Torture? Obviously, But What About Litany Of Other Crimes?

So, just a quick thought here, and with a little prompting by Jon Turley, obviously there is torture, and outright homicide thereon, spelled out and specified by the SSCI Torture Report. As I have said on Twitter, there are many things covered in the SSCI Torture Report and, yet, many things left out.

There are too many instances in the SSCI Torture Report to catalogue individually, but let’s be perfectly clear, the failure to prosecute the guilty in this cock up is NOT restricted to what is still far too euphemistically referred to as “torture”.

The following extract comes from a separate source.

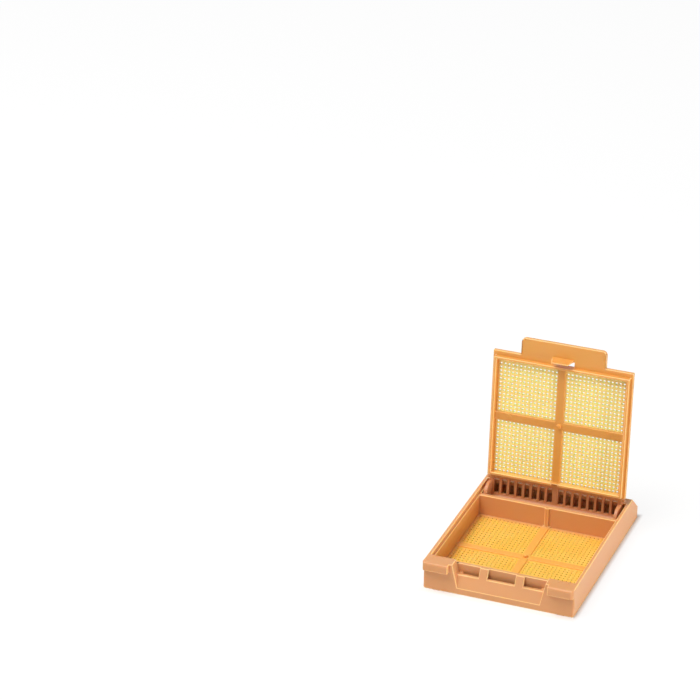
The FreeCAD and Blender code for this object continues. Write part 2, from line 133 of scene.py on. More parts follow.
def beside(values: np.ndarray, planes: list[float]) -> np.ndarray:
    """Whether values lie beside one of the planes, nearer than a softened edge on that plane reaches."""
    away = np.abs(values[:, None] - np.array(planes))
    return ((away > TOUCH / 10) & (away < SOFT_RIM + 2 * TOUCH)).any(axis=1)


def circle(steps: int) -> np.ndarray:
    """Points (cos a, sin a) at equal steps of the angle a round a unit circle."""
    angle = np.arange(steps) * 2 * math.pi / steps
    return np.column_stack([np.cos(angle), np.sin(angle)])


def read(items: bpy.types.bpy_prop_collection, name: str, width: int = 1, kind: type = float) -> np.ndarray:
    """Reads one attribute of all the items of a mesh.

    Args:
        items: the mesh's points, edges, corners or faces.
        name: the attribute.
        width: how many numbers each item has.
        kind: the type of a number.

    Returns:
        One number, or one row, for each item.
    """
    values = np.empty(len(items) * width, kind)
    items.foreach_get(name, values)
    return values if width == 1 else values.reshape(-1, width)


# ---- Surfaces --------------------------------------------------------------------------------------
@dataclass
class Surface:
    """Closed surface: points in millimetres, and faces as point numbers, anticlockwise from outside."""

    points: np.ndarray
    faces: list[list[int]]


@dataclass
class Lattice:
    """Solid made of blocks on a lattice of planes, in millimetres.

    Blocks are added and cut in order. The planes are all the ends of the blocks and the extra ones, so the
    faces between filled and empty cells share their corners and close without gaps.
    """

    steps: list[tuple[bool, list[np.ndarray]]] = field(default_factory=list)
    extra: tuple[list[float], list[float], list[float]] = field(default_factory=lambda: ([], [], []))

    def add(self, x: Span | np.ndarray, y: Span | np.ndarray, z: Span | np.ndarray) -> None:
        """Fills the blocks that the intervals along X, Y and Z make together."""
        self.steps.append((True, [np.atleast_2d(np.asarray(a, float)) for a in (x, y, z)]))

    def cut(self, x: Span | np.ndarray, y: Span | np.ndarray, z: Span | np.ndarray) -> None:
        """Empties the blocks that the intervals along X, Y and Z make together."""
        self.steps.append((False, [np.atleast_2d(np.asarray(a, float)) for a in (x, y, z)]))

    def lines(self) -> list[np.ndarray]:
        """Finds the planes of the lattice.

        Returns:
            Their places along X, Y and Z, within what is filled.
        """
        found = []
        for axis in Axis:
            ends = np.concatenate([iv[axis].ravel() for _, iv in self.steps] + [np.array(self.extra[axis])])
            filled = np.concatenate([iv[axis].ravel() for adds, iv in self.steps if adds])
            ends = np.clip(ends, filled.min(), filled.max())
            found.append(np.unique(np.round(ends, PLANE_DIGITS)))
        return found

    def surface(self, warp: Warp) -> Surface:
        """Finds the outer faces and bends them into shape.

        A face lies wherever a filled cell meets an empty one. Its corners run anticlockwise seen from the
        empty side.

        Args:
            warp: moves the lattice's points to their final place, in millimetres.

        Returns:
            The closed surface.
        """
        lines = self.lines()
        middles = [(a[1:] + a[:-1]) / 2 for a in lines]
        cells = np.zeros([len(m) for m in middles], bool)
        for adds, intervals in self.steps:
            masks = [((m[:, None] > iv[:, 0]) & (m[:, None] < iv[:, 1])).any(axis=1)
                     for m, iv in zip(middles, intervals)]
            region = masks[0][:, None, None] & masks[1][None, :, None] & masks[2][None, None, :]
            cells = cells | region if adds else cells & ~region
        padded = np.pad(cells, 1).astype(np.int8)
        shape = tuple(len(a) for a in lines)
        quads = []
        for axis in Axis:
            inner = [slice(1, -1)] * 3
            inner[axis] = slice(None)
            step = np.diff(padded, axis=axis)[tuple(inner)]
            for sign in (1, -1):
                place = np.argwhere(step == -sign)
                ring = []
                for along_b, along_c in ((0, 0), (1, 0), (1, 1), (0, 1)):
                    index = place.copy()
                    index[:, (axis + 1) % 3] += along_b
                    index[:, (axis + 2) % 3] += along_c
                    ring.append(np.ravel_multi_index(index.T, shape))
                quads.append(np.stack(ring[::sign], axis=1))
        used, numbered = np.unique(np.concatenate(quads), return_inverse=True)
        index = np.stack(np.unravel_index(used, shape), axis=1)
        points = np.stack([lines[axis][index[:, axis]] for axis in Axis], axis=1)
        return Surface(warp(points), numbered.reshape(-1, 4).tolist())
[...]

No, the criminality of US Government officials goes far beyond that. And, no, it is NOT “partisan” to point out that the underlying facts occurred under the Cheney/Bush regime (so stated in their relative order of power and significance on this particular issue).

As you read through the report, if you have any mood and mind for actual criminal law at all, please consider the following offenses:

18 U.S.C. §1001 False Statements

18 U.S.C. §1621 Perjury

18 U.S.C. §1505 Obstruction of Justice

These are but a few of the, normally, favorite things the DOJ leverages and kills defendants with in any remotely normal situation. I know my clients would love to have the self serving, toxically ignorant and duplicitous, work of John Yoo and Jay Bybee behind them. But, then, even if it were so, no judge, court, nor sentient human, would ever buy off on that bullshit.

So, here we are. As you read through the SSCI Torture Report, keep in mind that it is NOT just about “torture” and “homicide”. No, there is oh so much more there in the way of normally prosecuted, and leveraged, federal crimes. Recognize it and report it.